§ **STATED TASK**: Set down the whole listing verbatim.

§ **DATA BLOCK**:

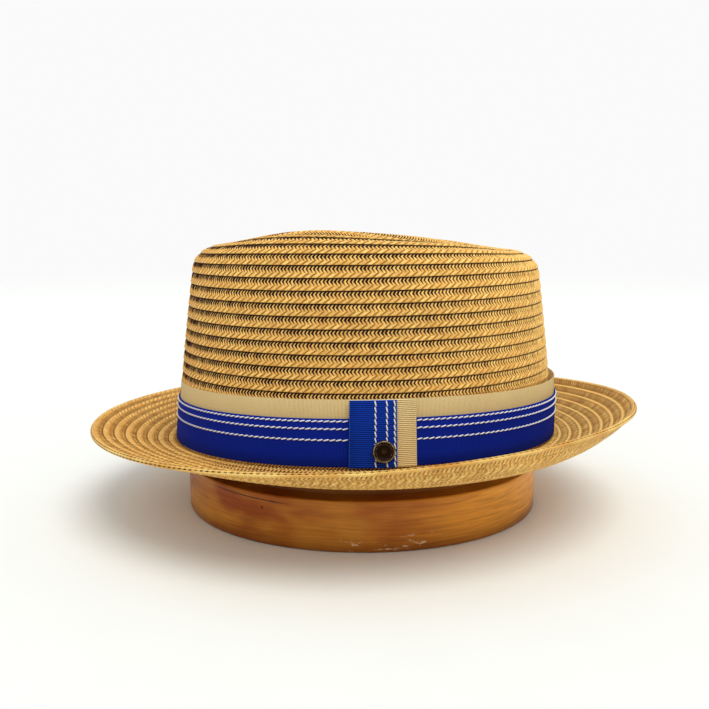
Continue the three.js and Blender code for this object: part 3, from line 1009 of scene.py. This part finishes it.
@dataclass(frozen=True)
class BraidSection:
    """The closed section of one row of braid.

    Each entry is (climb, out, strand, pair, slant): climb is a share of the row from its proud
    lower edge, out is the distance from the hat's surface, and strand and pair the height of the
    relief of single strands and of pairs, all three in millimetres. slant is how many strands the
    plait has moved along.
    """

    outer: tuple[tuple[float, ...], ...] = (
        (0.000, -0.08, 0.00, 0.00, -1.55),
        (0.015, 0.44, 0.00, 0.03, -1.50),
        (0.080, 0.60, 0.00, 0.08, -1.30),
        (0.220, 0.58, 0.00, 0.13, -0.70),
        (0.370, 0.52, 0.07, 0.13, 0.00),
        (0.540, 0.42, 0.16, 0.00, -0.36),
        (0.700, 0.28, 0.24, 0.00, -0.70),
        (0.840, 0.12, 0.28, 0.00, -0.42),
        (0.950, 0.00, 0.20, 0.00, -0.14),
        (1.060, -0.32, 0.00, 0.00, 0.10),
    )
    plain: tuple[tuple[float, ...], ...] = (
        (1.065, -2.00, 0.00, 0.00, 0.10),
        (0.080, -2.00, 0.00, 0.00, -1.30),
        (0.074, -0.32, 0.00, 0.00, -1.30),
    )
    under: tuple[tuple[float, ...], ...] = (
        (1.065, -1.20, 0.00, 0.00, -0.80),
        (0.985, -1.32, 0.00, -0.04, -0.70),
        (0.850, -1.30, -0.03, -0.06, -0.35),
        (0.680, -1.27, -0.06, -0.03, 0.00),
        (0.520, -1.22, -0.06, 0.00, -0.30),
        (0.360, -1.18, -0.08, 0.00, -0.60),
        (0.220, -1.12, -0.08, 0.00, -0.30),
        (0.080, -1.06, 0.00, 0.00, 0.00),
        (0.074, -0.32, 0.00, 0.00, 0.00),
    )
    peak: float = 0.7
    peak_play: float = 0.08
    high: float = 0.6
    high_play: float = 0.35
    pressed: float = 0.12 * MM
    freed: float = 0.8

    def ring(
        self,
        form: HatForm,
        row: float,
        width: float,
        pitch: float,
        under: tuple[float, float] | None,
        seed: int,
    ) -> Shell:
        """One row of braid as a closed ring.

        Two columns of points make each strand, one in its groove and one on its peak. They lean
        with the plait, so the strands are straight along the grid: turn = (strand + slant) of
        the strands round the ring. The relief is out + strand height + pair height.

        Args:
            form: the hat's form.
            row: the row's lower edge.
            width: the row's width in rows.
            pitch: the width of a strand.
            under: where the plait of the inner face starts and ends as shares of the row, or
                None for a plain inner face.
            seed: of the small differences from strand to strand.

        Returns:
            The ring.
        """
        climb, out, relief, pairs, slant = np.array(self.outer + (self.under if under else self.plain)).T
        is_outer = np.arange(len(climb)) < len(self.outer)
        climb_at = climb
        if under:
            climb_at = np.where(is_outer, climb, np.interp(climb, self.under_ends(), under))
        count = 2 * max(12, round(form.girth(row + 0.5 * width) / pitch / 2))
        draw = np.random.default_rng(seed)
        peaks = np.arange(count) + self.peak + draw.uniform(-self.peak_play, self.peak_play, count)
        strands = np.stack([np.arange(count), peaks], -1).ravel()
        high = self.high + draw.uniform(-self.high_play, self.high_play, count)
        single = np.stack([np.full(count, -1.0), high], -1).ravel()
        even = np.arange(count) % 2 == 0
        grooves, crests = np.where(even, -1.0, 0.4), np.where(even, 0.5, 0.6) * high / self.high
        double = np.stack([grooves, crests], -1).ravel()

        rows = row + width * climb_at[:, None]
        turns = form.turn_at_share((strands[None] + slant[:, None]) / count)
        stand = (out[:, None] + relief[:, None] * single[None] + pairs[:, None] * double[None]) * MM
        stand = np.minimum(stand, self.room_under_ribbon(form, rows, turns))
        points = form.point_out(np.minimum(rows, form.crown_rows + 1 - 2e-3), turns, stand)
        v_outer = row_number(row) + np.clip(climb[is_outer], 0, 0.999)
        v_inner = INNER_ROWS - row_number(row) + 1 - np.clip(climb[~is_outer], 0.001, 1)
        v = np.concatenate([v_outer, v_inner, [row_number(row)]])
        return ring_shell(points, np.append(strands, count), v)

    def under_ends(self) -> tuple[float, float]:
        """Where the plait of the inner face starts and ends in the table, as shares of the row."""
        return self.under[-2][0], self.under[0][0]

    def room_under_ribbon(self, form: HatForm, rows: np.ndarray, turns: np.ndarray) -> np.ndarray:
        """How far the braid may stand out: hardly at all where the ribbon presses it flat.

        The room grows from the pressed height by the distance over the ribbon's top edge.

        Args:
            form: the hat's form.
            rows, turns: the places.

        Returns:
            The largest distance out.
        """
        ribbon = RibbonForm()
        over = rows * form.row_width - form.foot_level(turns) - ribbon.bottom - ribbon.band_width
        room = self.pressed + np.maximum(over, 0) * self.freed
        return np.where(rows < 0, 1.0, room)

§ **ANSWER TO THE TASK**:
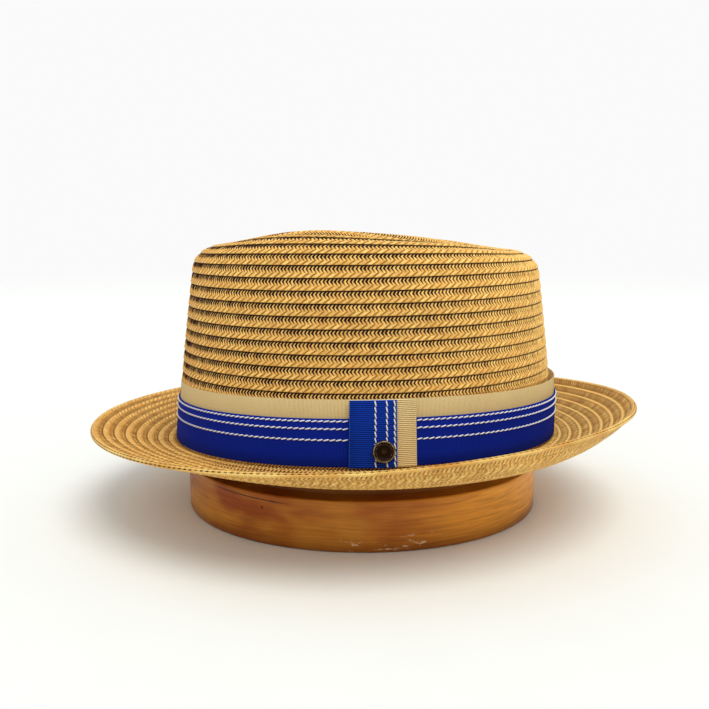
Continue the three.js and Blender code for this object: part 3, from line 1009 of scene.py. This part finishes it.
@dataclass(frozen=True)
class BraidSection:
    """The closed section of one row of braid.

    Each entry is (climb, out, strand, pair, slant): climb is a share of the row from its proud
    lower edge, out is the distance from the hat's surface, and strand and pair the height of the
    relief of single strands and of pairs, all three in millimetres. slant is how many strands the
    plait has moved along.
    """

    outer: tuple[tuple[float, ...], ...] = (
        (0.000, -0.08, 0.00, 0.00, -1.55),
        (0.015, 0.44, 0.00, 0.03, -1.50),
        (0.080, 0.60, 0.00, 0.08, -1.30),
        (0.220, 0.58, 0.00, 0.13, -0.70),
        (0.370, 0.52, 0.07, 0.13, 0.00),
        (0.540, 0.42, 0.16, 0.00, -0.36),
        (0.700, 0.28, 0.24, 0.00, -0.70),
        (0.840, 0.12, 0.28, 0.00, -0.42),
        (0.950, 0.00, 0.20, 0.00, -0.14),
        (1.060, -0.32, 0.00, 0.00, 0.10),
    )
    plain: tuple[tuple[float, ...], ...] = (
        (1.065, -2.00, 0.00, 0.00, 0.10),
        (0.080, -2.00, 0.00, 0.00, -1.30),
        (0.074, -0.32, 0.00, 0.00, -1.30),
    )
    under: tuple[tuple[float, ...], ...] = (
        (1.065, -1.20, 0.00, 0.00, -0.80),
        (0.985, -1.32, 0.00, -0.04, -0.70),
        (0.850, -1.30, -0.03, -0.06, -0.35),
        (0.680, -1.27, -0.06, -0.03, 0.00),
        (0.520, -1.22, -0.06, 0.00, -0.30),
        (0.360, -1.18, -0.08, 0.00, -0.60),
        (0.220, -1.12, -0.08, 0.00, -0.30),
        (0.080, -1.06, 0.00, 0.00, 0.00),
        (0.074, -0.32, 0.00, 0.00, 0.00),
    )
    peak: float = 0.7
    peak_play: float = 0.08
    high: float = 0.6
    high_play: float = 0.35
    pressed: float = 0.12 * MM
    freed: float = 0.8

    def ring(
        self,
        form: HatForm,
        row: float,
        width: float,
        pitch: float,
        under: tuple[float, float] | None,
        seed: int,
    ) -> Shell:
        """One row of braid as a closed ring.

        Two columns of points make each strand, one in its groove and one on its peak. They lean
        with the plait, so the strands are straight along the grid: turn = (strand + slant) of
        the strands round the ring. The relief is out + strand height + pair height.

        Args:
            form: the hat's form.
            row: the row's lower edge.
            width: the row's width in rows.
            pitch: the width of a strand.
            under: where the plait of the inner face starts and ends as shares of the row, or
                None for a plain inner face.
            seed: of the small differences from strand to strand.

        Returns:
            The ring.
        """
        climb, out, relief, pairs, slant = np.array(self.outer + (self.under if under else self.plain)).T
        is_outer = np.arange(len(climb)) < len(self.outer)
        climb_at = climb
        if under:
            climb_at = np.where(is_outer, climb, np.interp(climb, self.under_ends(), under))
        count = 2 * max(12, round(form.girth(row + 0.5 * width) / pitch / 2))
        draw = np.random.default_rng(seed)
        peaks = np.arange(count) + self.peak + draw.uniform(-self.peak_play, self.peak_play, count)
        strands = np.stack([np.arange(count), peaks], -1).ravel()
        high = self.high + draw.uniform(-self.high_play, self.high_play, count)
        single = np.stack([np.full(count, -1.0), high], -1).ravel()
        even = np.arange(count) % 2 == 0
        grooves, crests = np.where(even, -1.0, 0.4), np.where(even, 0.5, 0.6) * high / self.high
        double = np.stack([grooves, crests], -1).ravel()

        rows = row + width * climb_at[:, None]
        turns = form.turn_at_share((strands[None] + slant[:, None]) / count)
        stand = (out[:, None] + relief[:, None] * single[None] + pairs[:, None] * double[None]) * MM
        stand = np.minimum(stand, self.room_under_ribbon(form, rows, turns))
        points = form.point_out(np.minimum(rows, form.crown_rows + 1 - 2e-3), turns, stand)
        v_outer = row_number(row) + np.clip(climb[is_outer], 0, 0.999)
        v_inner = INNER_ROWS - row_number(row) + 1 - np.clip(climb[~is_outer], 0.001, 1)
        v = np.concatenate([v_outer, v_inner, [row_number(row)]])
        return ring_shell(points, np.append(strands, count), v)

    def under_ends(self) -> tuple[float, float]:
        """Where the plait of the inner face starts and ends in the table, as shares of the row."""
        return self.under[-2][0], self.under[0][0]

    def room_under_ribbon(self, form: HatForm, rows: np.ndarray, turns: np.ndarray) -> np.ndarray:
        """How far the braid may stand out: hardly at all where the ribbon presses it flat.

        The room grows from the pressed height by the distance over the ribbon's top edge.

        Args:
            form: the hat's form.
            rows, turns: the places.

        Returns:
            The largest distance out.
        """
        ribbon = RibbonForm()
        over = rows * form.row_width - form.foot_level(turns) - ribbon.bottom - ribbon.band_width
        room = self.pressed + np.maximum(over, 0) * self.freed
        return np.where(rows < 0, 1.0, room)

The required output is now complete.